# [Do this]
Return the listing word for word, as given.

** START Source material **

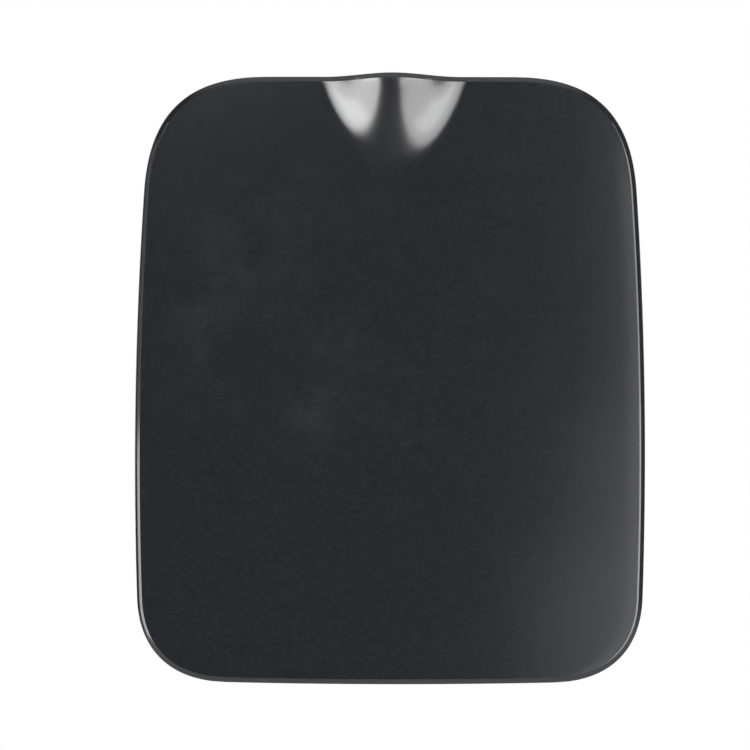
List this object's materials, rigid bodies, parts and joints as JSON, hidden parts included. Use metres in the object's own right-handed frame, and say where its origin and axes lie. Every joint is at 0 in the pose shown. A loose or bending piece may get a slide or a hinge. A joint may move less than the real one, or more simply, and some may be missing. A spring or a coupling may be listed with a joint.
{
  "type": "car fuel door",
  "caption": "Steel fuel door with a finger scoop, hemmed over an inner panel and swinging on a pinned hinge bracket.",
  "frame": {"origin": "middle of the two body screw holes, on the face of the hinge bracket that meets the car body", "axes": "+X along the hinge pin, to the right as the picture shows the door; +Z from the hinge towards the finger scoop; -Y out of the outer face"},
  "size_m": [0.1464, 0.0319, 0.1758],
  "materials": {
    "primed_steel": "satin black primer",
    "zinc_plate": "zinc plated sheet",
    "screw_steel": "plated steel",
    "spring_steel": "blued spring steel",
    "bush_plastic": "natural nylon",
    "buffer_rubber": "matt rubber",
    "mastic": "dull mastic"
  },
  "bodies": {
    "bracket": {"hinge_bracket": "zinc_plate", "hinge_pin": "screw_steel", "pin_washer": "zinc_plate", "pin_clip": "spring_steel", "detent_spring": "spring_steel", "spring_rivets": "screw_steel"},
    "door": {"outer_panel": "primed_steel", "inner_panel": "primed_steel", "mastic_pads": "mastic", "hinge_leaf": "zinc_plate", "hinge_screws": "screw_steel", "screw_washers": "zinc_plate", "weld_nuts": "screw_steel", "bush_left": "bush_plastic", "bush_right": "bush_plastic", "lock_eye": "zinc_plate", "lock_eye_rivets": "screw_steel", "buffer_lower_left": "buffer_rubber", "buffer_lower_right": "buffer_rubber", "buffer_upper_left": "buffer_rubber", "buffer_upper_right": "buffer_rubber"}
  },
  "joints": [
    {"name": "door_hinge", "type": "hinge", "parent": "bracket", "child": "door", "pos_m": [0, -0.016, -0.015], "axis": [1, 0, 0], "range_deg": [0, 90], "deforming": ["detent_spring"]}
  ]
}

** END Source material **

# [Complete answer]
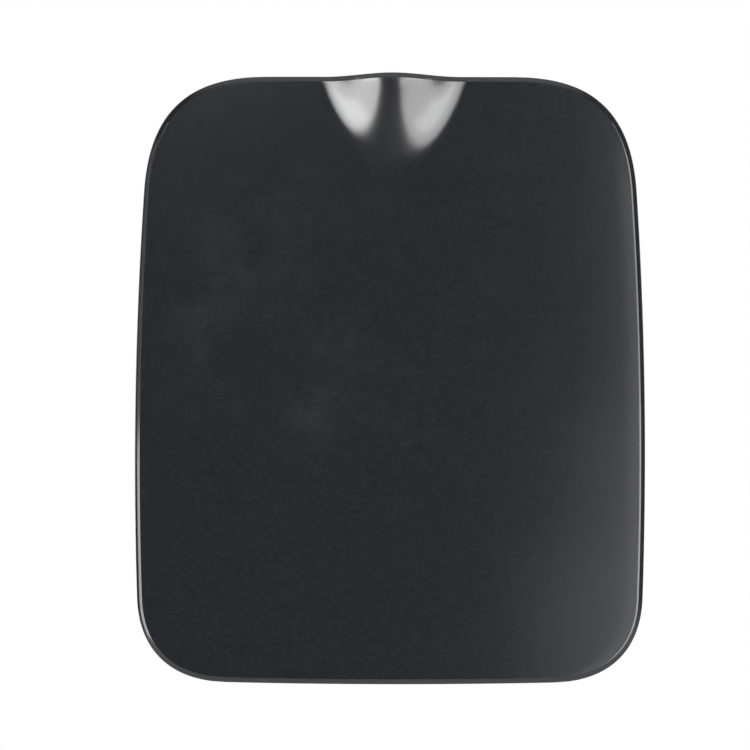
List this object's materials, rigid bodies, parts and joints as JSON, hidden parts included. Use metres in the object's own right-handed frame, and say where its origin and axes lie. Every joint is at 0 in the pose shown. A loose or bending piece may get a slide or a hinge. A joint may move less than the real one, or more simply, and some may be missing. A spring or a coupling may be listed with a joint.
{
  "type": "car fuel door",
  "caption": "Steel fuel door with a finger scoop, hemmed over an inner panel and swinging on a pinned hinge bracket.",
  "frame": {"origin": "middle of the two body screw holes, on the face of the hinge bracket that meets the car body", "axes": "+X along the hinge pin, to the right as the picture shows the door; +Z from the hinge towards the finger scoop; -Y out of the outer face"},
  "size_m": [0.1464, 0.0319, 0.1758],
  "materials": {
    "primed_steel": "satin black primer",
    "zinc_plate": "zinc plated sheet",
    "screw_steel": "plated steel",
    "spring_steel": "blued spring steel",
    "bush_plastic": "natural nylon",
    "buffer_rubber": "matt rubber",
    "mastic": "dull mastic"
  },
  "bodies": {
    "bracket": {"hinge_bracket": "zinc_plate", "hinge_pin": "screw_steel", "pin_washer": "zinc_plate", "pin_clip": "spring_steel", "detent_spring": "spring_steel", "spring_rivets": "screw_steel"},
    "door": {"outer_panel": "primed_steel", "inner_panel": "primed_steel", "mastic_pads": "mastic", "hinge_leaf": "zinc_plate", "hinge_screws": "screw_steel", "screw_washers": "zinc_plate", "weld_nuts": "screw_steel", "bush_left": "bush_plastic", "bush_right": "bush_plastic", "lock_eye": "zinc_plate", "lock_eye_rivets": "screw_steel", "buffer_lower_left": "buffer_rubber", "buffer_lower_right": "buffer_rubber", "buffer_upper_left": "buffer_rubber", "buffer_upper_right": "buffer_rubber"}
  },
  "joints": [
    {"name": "door_hinge", "type": "hinge", "parent": "bracket", "child": "door", "pos_m": [0, -0.016, -0.015], "axis": [1, 0, 0], "range_deg": [0, 90], "deforming": ["detent_spring"]}
  ]
}